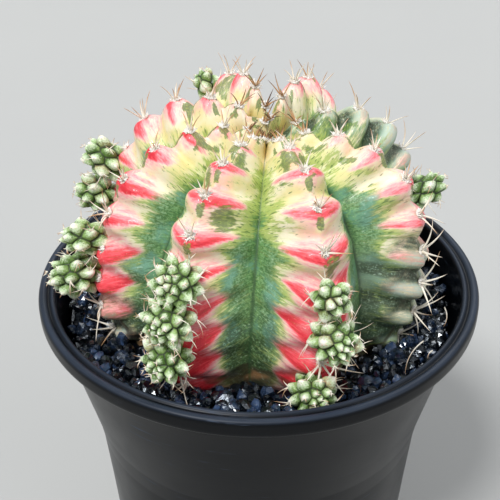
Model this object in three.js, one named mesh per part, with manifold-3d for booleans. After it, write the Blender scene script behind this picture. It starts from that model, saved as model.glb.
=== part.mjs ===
// A potted round cactus: a variegated globe cactus with eight ribs and twelve offsets,
// in a round plastic nursery pot filled with potting mix and dressed with gravel.
//
// Millimetres, +Z up. The origin is the centre of the pot's foot, on the surface that the
// pot stands on. The plant's front is -Y. An azimuth is counted from the front, positive
// towards +X. Plant heights are counted from the pot's rim, as a grower would measure them.
import * as THREE from "three";
import { mergeVertices } from "three/addons/utils/BufferGeometryUtils.js";
import Module from "manifold-3d";

const wasm = await Module();
wasm.setup();

// ---- Driving dimensions ----
const POT_HEIGHT = 95;
const RIM_RADIUS = 55;
const WALL = 1.2;
const FOOT_HEIGHT = 2; // how far the floor stands above the ring that the pot rests on
const POT_SEGMENTS = 36;
const GRAVEL_DEPTH = 8; // from the rim down to the gravel's surface
const MIX_DEPTH = 15; // from the rim down to the potting mix
const CLEARANCE = 0.35; // gap that keeps neighbouring solids apart
const LEAN = 0.055; // sideways lean of the plant towards +X, per millimetre above the rim
const FIRST_SPINY_AREOLE = 2; // areoles nearer the crown are too crowded for solids
const LAST_SPINY_AREOLE = 7;
const DRAIN_HOLES = 6;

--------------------

Show every line that contains the word "three".

Model this object in three.js, one named mesh per part, with manifold-3d for booleans. After it, write the Blender scene script behind this picture. It starts from that model, saved as model.glb.
import * as THREE from "three";
import { mergeVertices } from "three/addons/utils/BufferGeometryUtils.js";